Thursday, August 6, 2:50 pm – 3:35 pm
Presentation
The Market Analytics Opportunity: How MLSs Can Conquer the Neighborhood
Mark Allen, CEO, Minneapolis Area Association of Realtors
Bob Bemis, CEO, Arizona Regional Multiple Listing Service
Spencer Rascoff, COO, Zillow.com
I wrote about the challenge of neighborhoods awhile back, and so this topic is very exciting for me. MLSs have some of the best data on the real estate market and yet the analytics produced aren’t always helpful to consumers. I think one of the key reasons for this is that the geographic market boundaries are not well defined, and that a significant opportunity exists for MLSs to improve in this area.
This panel includes Mark Allen, CEO of the Minneapolis Area Association of REALTORS, who also recently launched 10k Research to help MLSs produce more consumer friendly analytics. Bob Bemis, CEO of ARMLS, also will be participating. ARMLS serves the Phoenix and surrounding market, and has worked closely with Mike Orr of the Cromford Report to integrate detailed analytics into the MLS system. Spencer Rascoff from Zillow also will be joining us. Spencer and Zillow have been focused on developing neighborhood level analytics for some time, and has become one of the go to voices for the media for trends in the real estate market. If that isn’t interesting to MLSs, I’m not sure what is.

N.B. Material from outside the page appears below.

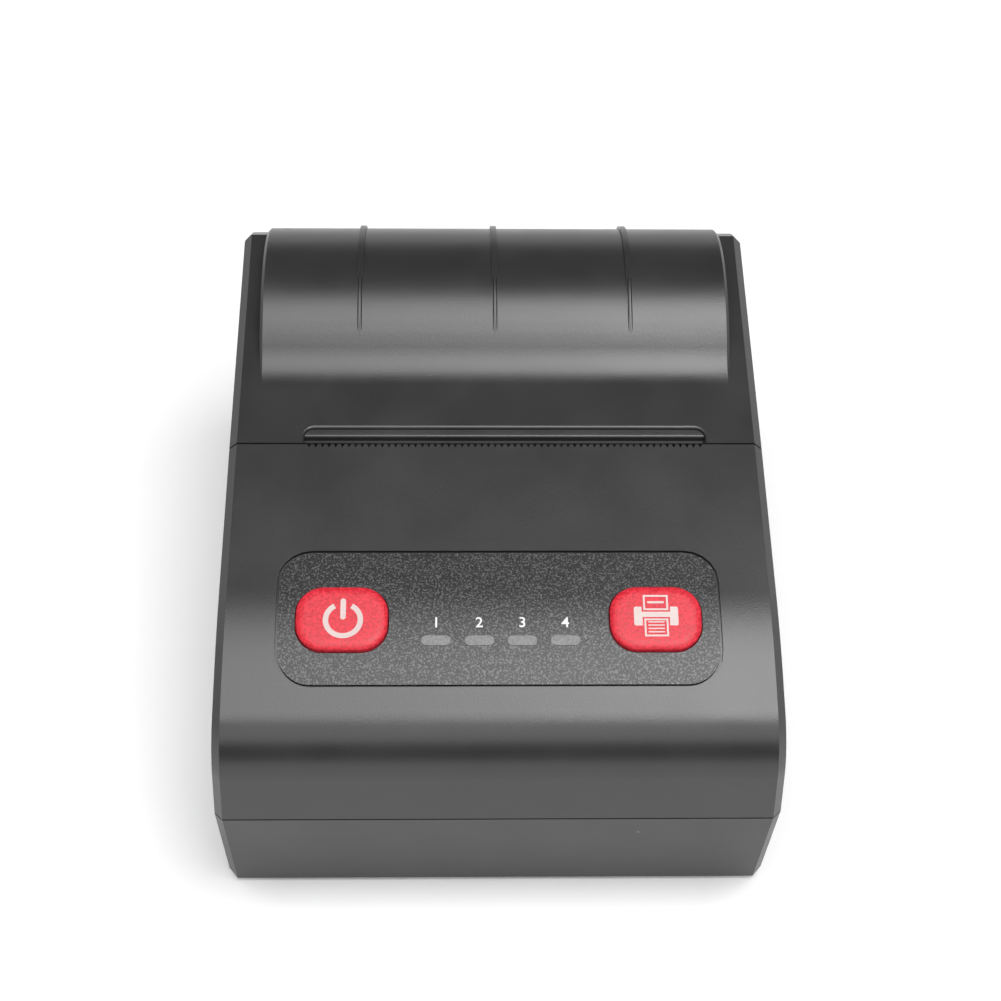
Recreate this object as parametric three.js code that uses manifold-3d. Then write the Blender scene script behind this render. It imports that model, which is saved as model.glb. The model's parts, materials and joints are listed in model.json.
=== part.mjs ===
// Portable receipt printer for a small paper roll, with a cover that hinges at the rear.
// Millimetres, +Z up, front towards -Y. The origin is under the middle of the case,
// on the surface that the rubber feet stand on.

import * as THREE from 'three';
import { mergeVertices } from 'three/addons/utils/BufferGeometryUtils.js';
import Module from 'manifold-3d';

const wasm = await Module();
wasm.setup();

// Case: its side profile runs along X, its sides draft inwards above and below the parting line.
const caseHalfWidth = 41;
const wall = 1.8;
const edgeChamfer = 1.2;
const sideDraftAngle = 1.6;
const footStandoff = 1;
const frontReach = 51.05;
const frontToeSetback = 3;
const rearToeSetback = 1.8;
const shoulderSetback = 1.72;
const shoulderDrop = 12;
const shoulderRadius = 10.2;
const browSetback = 17.75;
const browRadius = 60;
const seamReach = 1.15;
const seamHeight = 47.5;
const deckSlopeAngle = 9.5;
const lidSlopeAngle = 8.2;
const seamGap = 0.25;

// Clearances that pieces share, and how far a cut runs past what it cuts.
const fit = 0.3;
const overrun = 8;

// Roll cover: a drum over the paper roll, with thin fins across it.
const drumDrop = 12.4;
const drumRadius = 21.6;
const flankRadius = 20.95;
const drumEndShoulder = 4.6;
const drumEndChamfer = 0.45;
const drumRootRadius = 11.3;
const drumSkirtRise = 4;
const finCount = 3;
const finPitch = 21;
const finWidth = 0.9;
const finRise = 0.5;
const finMiddleAngle = 62;
const finHalfSpanAngle = 61;

// Hinge: a barrel along the cover's rear edge, two lugs on the lower case, one steel pin.
const barrelRadius = 3.1;
const hingeRunningGap = 0.4;
const hingeBucketGap = 0.3624;
const hingeDrop = 4.2;
const lugRadius = 2.5;
const lugSetback = 8.2;
const lugWidth = 4.2;
const lugSlotReach = 3.3;
const hingePinRadius = 1.25;
const hingePinSetback = 3;

// Paper path: its middle lies a little to the right of the case's middle.
const paperX = 1.3;
const slotSideRoom = 1.7;
const slotDepthY = 3.35;
const slotDepthZ = 2.4;
const slotCornerCut = 1.3;
const paperGap = 1;
const slotFloorThickness = 1.3;
const slotBackThickness = 1.2;
const toothPitch = 1;
const toothDepth = 0.6;
const toothWidthShare = 0.82;

// Control panel: a textured film in a shallow recess, two keys and four light windows.
const panelSideMargin = 9.25;
const panelDepth = 20.4;
const panelSetback = 20.85;
const panelCornerRadius = 4.8;
const panelRecess = 0.5;
const filmThickness = 0.35;
const panelEdgeGap = 0.25;
const keyEndInset = 9.25;
const keyOffset = 0.8;
const keyWidth = 13.6;
const keyDepth = 10.8;
const keyCornerRadius = 4.4;
const keyRise = 0.9;
const keyCrown = 0.55;
const keyFlangeReach = 1.2;
const keyFlangeThickness = 0.8;
const keyFlangeDrop = 0.6;
const keyStemRadius = 2;
const keyTravel = 0.5;
const lampCount = 4;
const lampPitchShare = 0.1965;
const lampMiddleX = 0.25;
const lampOffset = 3.2;
const lampWidthShare = 0.697;
const lampDepth = 1.6;
const lampPipeLength = 3.4;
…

Thursday, August 6, 3:40 pm – 4:25 pm
Debate
Agent Ratings: Truth, Consequences or Camouflage?
Bob Hale, CEO, Houston Association of Realtors
Glenn Kelman, CEO & President, Redfin
Bob Hale from the Houston Association of REALTORS recently launched agent ratings through the MLS, and the system has already generated some interesting discussions. Glenn Kelman from Redfin has been rating their own agents for some time. Hearing these two dynamic personalities discuss the merits of their respective rating systems should be one of the best events at Inman.
There’s more, too, but I’m most excited about these three sessions. I’m looking forward to learning and listening.